# Task statement
Output exactly the lines that run from the line containing "const stool = new THREE.Group();" through the line containing "# metres when", with both ends included.

## BEGIN

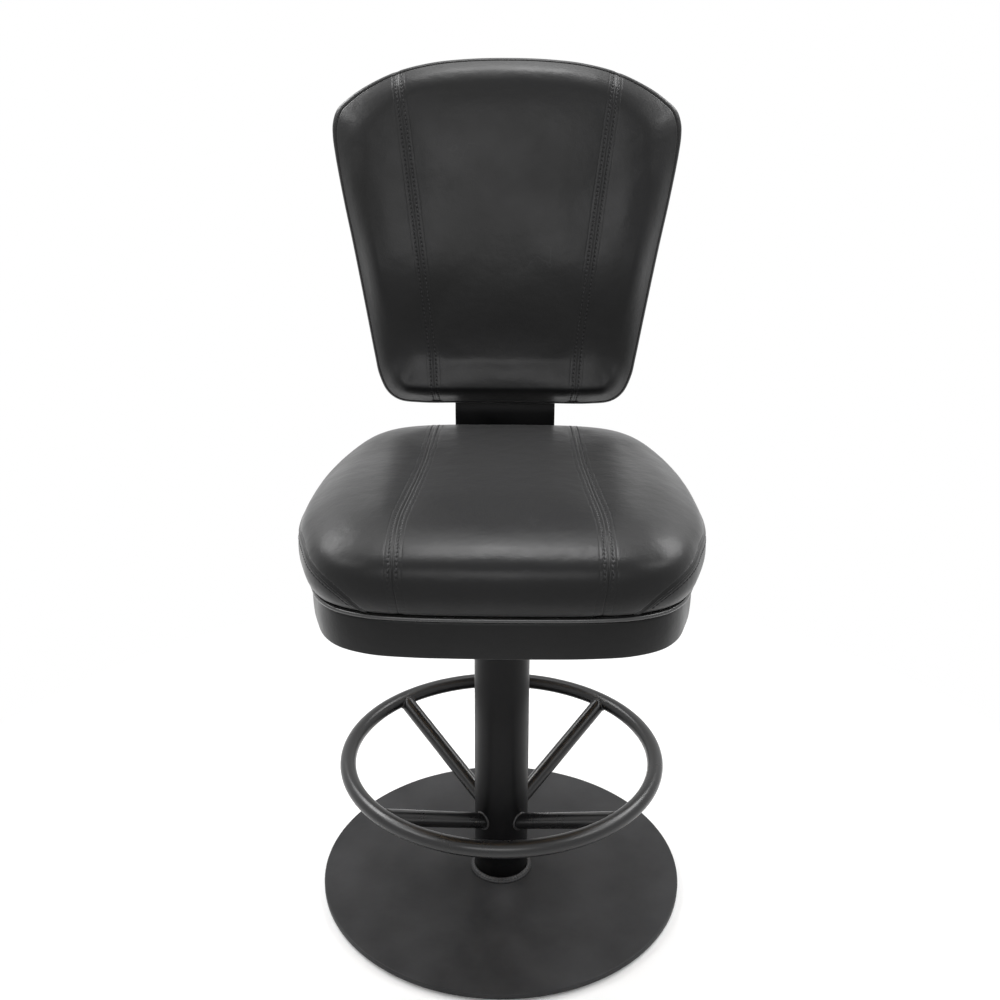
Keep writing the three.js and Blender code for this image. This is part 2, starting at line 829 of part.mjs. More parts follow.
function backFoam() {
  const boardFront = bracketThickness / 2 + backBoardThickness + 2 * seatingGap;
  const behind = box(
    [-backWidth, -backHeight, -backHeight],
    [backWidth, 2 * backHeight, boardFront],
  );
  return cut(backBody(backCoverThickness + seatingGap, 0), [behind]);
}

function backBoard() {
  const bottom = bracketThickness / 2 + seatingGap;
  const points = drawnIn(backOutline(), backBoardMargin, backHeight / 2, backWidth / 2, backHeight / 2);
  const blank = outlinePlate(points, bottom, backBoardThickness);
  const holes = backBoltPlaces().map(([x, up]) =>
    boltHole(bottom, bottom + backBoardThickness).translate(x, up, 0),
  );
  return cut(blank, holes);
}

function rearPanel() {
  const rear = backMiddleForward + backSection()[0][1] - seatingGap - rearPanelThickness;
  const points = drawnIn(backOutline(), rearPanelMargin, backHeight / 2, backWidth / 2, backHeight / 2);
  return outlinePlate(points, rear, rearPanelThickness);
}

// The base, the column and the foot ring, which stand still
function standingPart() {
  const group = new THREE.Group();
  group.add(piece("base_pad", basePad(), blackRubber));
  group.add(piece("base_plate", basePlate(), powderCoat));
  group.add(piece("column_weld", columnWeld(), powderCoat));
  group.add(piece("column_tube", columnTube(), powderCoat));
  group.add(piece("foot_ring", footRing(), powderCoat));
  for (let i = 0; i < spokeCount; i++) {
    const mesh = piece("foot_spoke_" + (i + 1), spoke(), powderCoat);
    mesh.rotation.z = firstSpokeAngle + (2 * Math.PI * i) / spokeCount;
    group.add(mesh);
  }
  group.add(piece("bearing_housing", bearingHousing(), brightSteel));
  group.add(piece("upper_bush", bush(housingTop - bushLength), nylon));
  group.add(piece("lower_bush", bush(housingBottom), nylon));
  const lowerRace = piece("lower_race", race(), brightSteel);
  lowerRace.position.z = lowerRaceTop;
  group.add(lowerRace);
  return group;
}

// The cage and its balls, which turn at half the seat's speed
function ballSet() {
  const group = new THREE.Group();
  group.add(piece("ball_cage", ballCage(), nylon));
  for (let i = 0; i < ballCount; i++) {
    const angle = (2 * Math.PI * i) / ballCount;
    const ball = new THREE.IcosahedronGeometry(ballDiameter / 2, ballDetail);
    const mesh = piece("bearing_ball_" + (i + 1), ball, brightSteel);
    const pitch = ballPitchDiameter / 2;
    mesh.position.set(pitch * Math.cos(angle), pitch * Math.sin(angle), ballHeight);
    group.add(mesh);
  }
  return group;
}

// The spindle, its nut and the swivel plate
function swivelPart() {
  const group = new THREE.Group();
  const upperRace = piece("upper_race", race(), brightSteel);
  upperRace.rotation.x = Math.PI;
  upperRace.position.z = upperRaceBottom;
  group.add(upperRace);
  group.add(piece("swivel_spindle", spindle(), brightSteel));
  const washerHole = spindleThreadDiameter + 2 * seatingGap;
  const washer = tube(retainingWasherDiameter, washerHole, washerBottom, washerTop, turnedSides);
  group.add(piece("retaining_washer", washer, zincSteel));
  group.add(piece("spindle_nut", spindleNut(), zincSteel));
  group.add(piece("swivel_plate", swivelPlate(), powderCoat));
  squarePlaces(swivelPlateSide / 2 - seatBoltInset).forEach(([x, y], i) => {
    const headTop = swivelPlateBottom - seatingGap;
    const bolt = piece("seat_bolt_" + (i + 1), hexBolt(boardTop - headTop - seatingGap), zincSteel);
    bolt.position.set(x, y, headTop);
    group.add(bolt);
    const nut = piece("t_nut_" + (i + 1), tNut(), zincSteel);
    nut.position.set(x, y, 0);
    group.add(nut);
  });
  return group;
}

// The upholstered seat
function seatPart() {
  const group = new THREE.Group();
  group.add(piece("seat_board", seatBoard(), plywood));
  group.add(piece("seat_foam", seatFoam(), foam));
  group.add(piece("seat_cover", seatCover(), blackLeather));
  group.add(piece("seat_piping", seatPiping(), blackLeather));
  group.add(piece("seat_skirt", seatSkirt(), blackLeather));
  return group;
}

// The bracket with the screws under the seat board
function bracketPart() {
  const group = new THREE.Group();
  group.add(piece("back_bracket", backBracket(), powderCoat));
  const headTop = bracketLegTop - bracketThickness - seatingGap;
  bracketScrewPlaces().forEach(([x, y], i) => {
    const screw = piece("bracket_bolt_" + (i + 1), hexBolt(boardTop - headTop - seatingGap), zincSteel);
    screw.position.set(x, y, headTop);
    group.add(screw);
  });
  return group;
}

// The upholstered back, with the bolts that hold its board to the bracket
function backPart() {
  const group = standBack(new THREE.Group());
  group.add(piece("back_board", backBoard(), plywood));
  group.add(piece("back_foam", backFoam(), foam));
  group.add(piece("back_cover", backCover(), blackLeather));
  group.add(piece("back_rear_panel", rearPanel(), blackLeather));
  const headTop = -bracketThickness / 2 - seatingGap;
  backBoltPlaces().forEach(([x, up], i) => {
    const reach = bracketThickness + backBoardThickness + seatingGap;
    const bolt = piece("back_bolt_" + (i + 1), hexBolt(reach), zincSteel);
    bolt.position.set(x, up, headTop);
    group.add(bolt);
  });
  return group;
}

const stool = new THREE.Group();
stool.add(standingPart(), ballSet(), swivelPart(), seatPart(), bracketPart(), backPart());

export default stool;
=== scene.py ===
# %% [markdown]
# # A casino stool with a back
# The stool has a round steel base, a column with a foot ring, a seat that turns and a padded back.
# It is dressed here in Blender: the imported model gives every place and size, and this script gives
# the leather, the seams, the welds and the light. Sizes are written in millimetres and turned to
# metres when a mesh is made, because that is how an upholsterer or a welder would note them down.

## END
## BEGIN

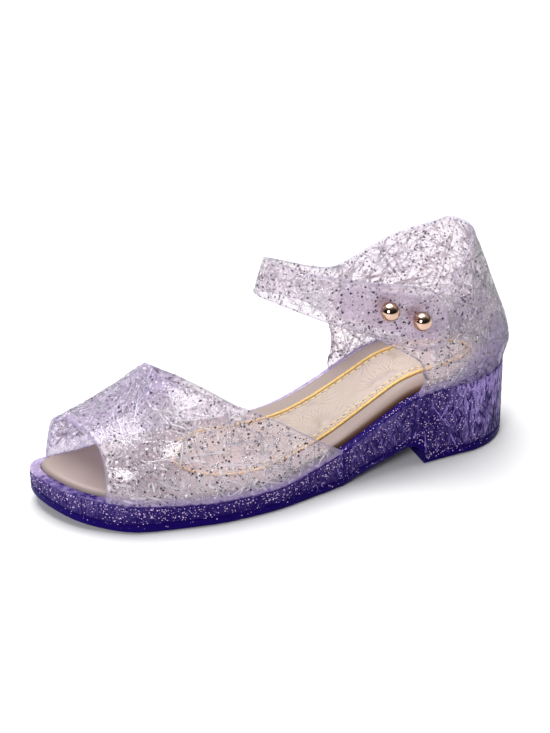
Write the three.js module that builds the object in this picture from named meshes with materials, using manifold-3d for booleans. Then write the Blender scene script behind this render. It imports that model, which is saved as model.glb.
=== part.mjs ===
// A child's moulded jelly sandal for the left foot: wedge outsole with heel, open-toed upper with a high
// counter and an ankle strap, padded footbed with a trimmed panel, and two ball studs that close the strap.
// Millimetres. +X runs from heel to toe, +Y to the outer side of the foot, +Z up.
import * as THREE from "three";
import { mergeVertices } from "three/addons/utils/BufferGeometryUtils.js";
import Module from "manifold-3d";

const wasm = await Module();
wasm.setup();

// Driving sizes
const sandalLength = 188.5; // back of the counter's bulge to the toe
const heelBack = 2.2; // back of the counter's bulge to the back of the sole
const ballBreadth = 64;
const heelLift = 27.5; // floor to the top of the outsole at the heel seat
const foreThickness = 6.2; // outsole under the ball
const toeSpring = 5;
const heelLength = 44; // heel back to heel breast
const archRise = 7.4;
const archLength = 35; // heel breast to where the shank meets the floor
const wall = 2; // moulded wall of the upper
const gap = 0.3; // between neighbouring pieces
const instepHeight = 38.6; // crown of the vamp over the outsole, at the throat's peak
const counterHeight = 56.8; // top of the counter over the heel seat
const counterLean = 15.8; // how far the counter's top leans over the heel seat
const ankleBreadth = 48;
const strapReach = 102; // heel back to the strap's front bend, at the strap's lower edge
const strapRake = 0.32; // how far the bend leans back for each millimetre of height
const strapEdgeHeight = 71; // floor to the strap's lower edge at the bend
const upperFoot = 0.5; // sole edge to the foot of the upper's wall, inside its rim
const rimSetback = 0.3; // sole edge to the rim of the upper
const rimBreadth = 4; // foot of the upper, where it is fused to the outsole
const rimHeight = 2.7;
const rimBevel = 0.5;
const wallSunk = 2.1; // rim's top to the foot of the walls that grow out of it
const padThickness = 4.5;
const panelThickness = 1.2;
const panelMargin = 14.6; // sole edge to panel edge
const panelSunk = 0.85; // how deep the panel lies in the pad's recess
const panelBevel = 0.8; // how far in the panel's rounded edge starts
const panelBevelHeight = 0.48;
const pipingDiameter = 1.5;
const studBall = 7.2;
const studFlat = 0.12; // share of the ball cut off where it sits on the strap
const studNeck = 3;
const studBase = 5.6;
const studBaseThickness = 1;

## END

# Expected output
const stool = new THREE.Group();
stool.add(standingPart(), ballSet(), swivelPart(), seatPart(), bracketPart(), backPart());

export default stool;
=== scene.py ===
# %% [markdown]
# # A casino stool with a back
# The stool has a round steel base, a column with a foot ring, a seat that turns and a padded back.
# It is dressed here in Blender: the imported model gives every place and size, and this script gives
# the leather, the seams, the welds and the light. Sizes are written in millimetres and turned to
# metres when a mesh is made, because that is how an upholsterer or a welder would note them down.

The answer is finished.